Wir sind richtig stolz: gefühlt war Michel eben noch unser Werkstudent und dann der Kopf hinter vielen unserer Blogbeiträge – und nun gibt es schon ein erstes Buch von ihm! Anläßlich dessen hat er für uns nochmals exklusiv aufgeschrieben, was es mit der generellen Idee von Teams auf sich hat:
In sich als agil betitelnden Unternehmen scheinen Teams als Allzweckwaffe eingesetzt zu werden. Doch ist das gerechtfertigt? Treten wir erstmal einen Schritt zurück: Was ist mit einem Team eigentlich gemeint?
Eine Organisation aus teilweise tausenden von Menschen zieht eine Grenze um eine kleine Gruppe von Mitarbeitern und bezeichnet sie als Team. Ein Team ist also erstmal eine Konstruktion. Was die Organisation eigentlich sagt, ist: „Ich will, dass ihr alle innerhalb der nun gezogenen Teamgrenze besonders eng miteinander im Austausch seid.“ Es geht folglich darum, zwischen bestimmten Personen häufige und direkte Kommunikation zu fördern: Das ist der Kern.

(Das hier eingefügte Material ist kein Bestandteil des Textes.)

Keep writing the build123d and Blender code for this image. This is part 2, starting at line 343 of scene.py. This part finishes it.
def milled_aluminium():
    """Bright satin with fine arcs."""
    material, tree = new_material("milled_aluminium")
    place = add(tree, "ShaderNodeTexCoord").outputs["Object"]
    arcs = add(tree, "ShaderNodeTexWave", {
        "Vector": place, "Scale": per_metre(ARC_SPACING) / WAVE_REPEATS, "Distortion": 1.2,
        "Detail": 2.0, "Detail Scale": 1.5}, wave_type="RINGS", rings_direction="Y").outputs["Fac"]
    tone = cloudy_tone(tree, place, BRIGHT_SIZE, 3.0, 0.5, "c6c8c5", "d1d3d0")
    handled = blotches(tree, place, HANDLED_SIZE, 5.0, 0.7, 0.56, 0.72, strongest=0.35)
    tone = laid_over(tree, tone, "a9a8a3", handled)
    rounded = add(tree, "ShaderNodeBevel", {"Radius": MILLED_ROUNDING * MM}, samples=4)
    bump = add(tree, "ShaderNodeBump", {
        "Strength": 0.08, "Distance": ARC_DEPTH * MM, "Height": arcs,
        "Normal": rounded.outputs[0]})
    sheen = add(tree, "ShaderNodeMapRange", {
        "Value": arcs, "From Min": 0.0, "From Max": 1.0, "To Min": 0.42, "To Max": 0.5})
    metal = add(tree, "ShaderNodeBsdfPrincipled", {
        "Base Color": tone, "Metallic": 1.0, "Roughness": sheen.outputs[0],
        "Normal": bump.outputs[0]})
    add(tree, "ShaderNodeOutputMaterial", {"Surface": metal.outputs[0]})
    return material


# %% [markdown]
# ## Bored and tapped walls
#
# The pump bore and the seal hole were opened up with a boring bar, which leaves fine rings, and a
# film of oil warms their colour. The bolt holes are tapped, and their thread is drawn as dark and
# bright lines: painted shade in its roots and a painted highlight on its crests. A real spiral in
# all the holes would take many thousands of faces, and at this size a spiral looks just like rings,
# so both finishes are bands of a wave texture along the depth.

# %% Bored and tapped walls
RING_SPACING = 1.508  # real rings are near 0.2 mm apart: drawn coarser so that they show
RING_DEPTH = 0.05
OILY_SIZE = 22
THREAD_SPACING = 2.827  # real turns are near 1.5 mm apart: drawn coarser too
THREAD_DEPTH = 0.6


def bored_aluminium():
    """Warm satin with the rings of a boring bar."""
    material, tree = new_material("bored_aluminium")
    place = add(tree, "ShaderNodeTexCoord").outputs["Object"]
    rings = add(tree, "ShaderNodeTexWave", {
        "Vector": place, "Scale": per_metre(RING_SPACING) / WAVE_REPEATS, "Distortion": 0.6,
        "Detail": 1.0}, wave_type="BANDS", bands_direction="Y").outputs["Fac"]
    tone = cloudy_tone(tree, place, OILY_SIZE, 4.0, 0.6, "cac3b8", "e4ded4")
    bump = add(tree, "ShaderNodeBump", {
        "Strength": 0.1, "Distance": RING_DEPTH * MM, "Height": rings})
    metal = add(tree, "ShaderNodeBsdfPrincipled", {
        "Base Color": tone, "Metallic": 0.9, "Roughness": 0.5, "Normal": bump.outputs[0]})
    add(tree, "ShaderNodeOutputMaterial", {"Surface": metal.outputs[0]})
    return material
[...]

Folgende Frage schließt sich an: Wozu? Was haben Organisationen davon, wenn bestimmte Menschen häufiger miteinander kommunizieren? Schließlich kostet Kommunikation doch erstmal Zeit und am Ende geht es doch um den Kunden und nicht um das Team!?
Ja, aber: Mit dem Einsatz von Teams wollen Organisationen die Kommunikation zwischen verschiedenen Personen fördern, …

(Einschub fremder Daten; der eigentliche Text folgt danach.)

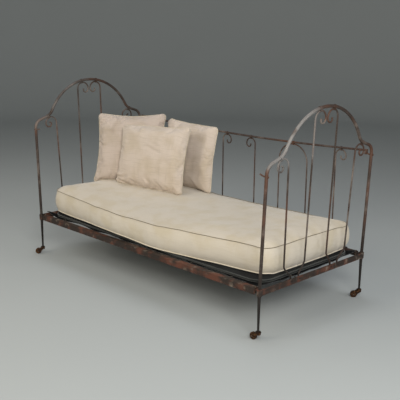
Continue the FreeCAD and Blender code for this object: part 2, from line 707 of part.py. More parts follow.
def make_bolt(name, end, side):
    """Corner bolt, from above."""
    seat = bolt_point(end, side) + Vector(0, 0, size("iron_wall") + size("seat_gap"))
    head = hexagon(name + "_head", Placement(seat, Rotation()), Height="Sizes.bolt_head_wall")
    shank = cylinder(name + "_shank", seat + Vector(0, 0, 1), Vector(0, 0, -1), WORLD,
                     Radius="Sizes.bolt_dia / 2", Height="Sizes.bolt_length + 1")
    return fused(name, [head, shank])


def make_nut(name, end, side):
    """Nut under the ear."""
    seat = EAR_TOP - size("ear_wall") - size("seat_gap") - size("nut_wall")
    low = Vector(bolt_point(end, side).x, side * BOLT_Y, seat)
    block = hexagon(name + "_block", Placement(low, Rotation()), Height="Sizes.nut_wall")
    bore = cylinder(name + "_bore", low - Vector(0, 0, 1), Vector(0, 0, 1), WORLD,
                    Radius="Sizes.bolt_dia / 2 + Sizes.running_fit", Height="Sizes.nut_wall + 2")
    return cut(name, block, [bore])


CORNERS = [(end_word, end_sign, side_word, side_sign)
           for end_word, end_sign in ENDS.items() for side_word, side_sign in SIDES.items()]
group("corner_bolts", [make_bolt(f"{ends}_{sides}_bolt", end, side) for ends, end, sides, side in CORNERS])
group("corner_nuts", [make_nut(f"{ends}_{sides}_nut", end, side) for ends, end, sides, side in CORNERS])


# ---------------------------------------------------------------- straps

def hull_face(first_r, second_r, between):
    """Face of the band round two circles, the first at the origin and the second along x."""
    lean = math.acos((first_r - second_r) / between)
    first = Vector(first_r * math.cos(lean), first_r * math.sin(lean), 0)
    second = Vector(between + second_r * math.cos(lean), second_r * math.sin(lean), 0)
    below = [Vector(point.x, -point.y, 0) for point in (first, second)]
    edges = [Part.LineSegment(below[0], below[1]).toShape(),
             Part.Arc(below[1], Vector(between + second_r, 0, 0), second).toShape(),
             Part.LineSegment(second, first).toShape(),
             Part.Arc(first, Vector(-first_r, 0, 0), below[0]).toShape()]
    return Part.Face(Part.Wire(edges))


def make_strap(name, middle, toward, place, first_r, second_r):
    """Strap round two bars that cross the xz plane: middle is in the first bar, towards the second."""
    between = first_r + second_r + size("rod_gap")
    play = size("strap_play")
    wall = play + size("strap_wall")
    outer = hull_face(first_r + wall, second_r + wall, between)
    inner = hull_face(first_r + play, second_r + play, between)
    section = add("Part::Feature", name + "_section")
    section.Shape = outer.cut(inner)
    band = add("Part::Extrusion", name, LengthFwd="Sizes.strap_width")
    band.Base = section
    band.DirMode = "Normal"
    band.Solid = True
    band.Symmetric = True
    square = Vector(0, 1, 0)
    turned = Rotation(toward, square, toward.cross(square), "XYZ")
    band.Placement = place.multiply(Placement(middle, turned))
    return band


def end_straps(end_word, end):
    """Straps that tie the four scrolls of an end to its arch."""
    straps = []
    for hand in (-1, 1):
        out = Vector(hand * math.sin(INNER_CONTACT), 0, math.cos(INNER_CONTACT))
        middle = Vector(0, 0, TOP_CENTRE_Z) + out * TOP_R
        straps.append((middle, out * -1))
        contact = angle("outer_contact_angle")
        out = Vector(-hand * math.sin(contact), 0, -math.cos(contact))
        middle = Vector(hand * HOLLOW_X, 0, HOLLOW_Z) + out * HOLLOW_R
        straps.append((middle, out))
    return [make_strap(f"{end_word}_strap_{number}", middle, toward, end_panel(end), POST_R, BALUSTER_R)
            for number, (middle, toward) in enumerate(straps)]


group("end_straps", end_straps("right", 1) + end_straps("left", -1))


# ---------------------------------------------------------------- back gallery

GALLERY = Placement(Vector(0, POST_Y, 0), Rotation())
RAIL_R = size("gallery_rail_dia") / 2
ROD_R = size("gallery_rod_dia") / 2
INNER_ROD_X = size("inner_rod_place")
OUTER_ROD_X = POST_X - size("outer_rod_gap")
SAG_END_X = LUG.x + size("rail_overrun") - size("rail_straight")
SAG_R = (SAG_END_X ** 2 + size("gallery_sag") ** 2) / (2 * size("gallery_sag"))
SAG_CENTRE_Z = GALLERY_END_Z - size("gallery_sag") + SAG_R
FOOT_BAR_TOP = RAIL_TOP + size("seat_gap") + size("foot_bar_wall")


def under_rail(x, radius):
    """Height of the centre of a round bend of the given radius that touches the rail from below."""
    reach = SAG_R + RAIL_R + size("rod_gap") + ROD_R + radius
    return SAG_CENTRE_Z - math.sqrt(reach ** 2 - x ** 2)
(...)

- … um dem hohen Koordinationsbedarf gerecht zu werden. Wenn meine Aufgabe stark von der Arbeit meiner Kollegen abhängt, muss ich mich absprechen („Hast du schon den Datenbankfehler behoben, dann kann ich…“). Alle Teammitglieder sollten schnell und unkompliziert in den direkten Austausch treten können. Eine zwischengeschaltete Führungskraft wäre hier eine unnötige Bremse.
- … um regelmäßig auftretenden, komplexen Entscheidungsbedarfen zu begegnen. Probleme, die so komplex sind, dass niemand mehr genug Wissen besitzt, um eine gute Entscheidung alleine zu treffen, sollten gemeinsam von Personen mit unterschiedlichem Know-how bearbeitet werden. Die Kollegen profitieren dann gegenseitig von ihren Kompetenzen und Erfahrungen.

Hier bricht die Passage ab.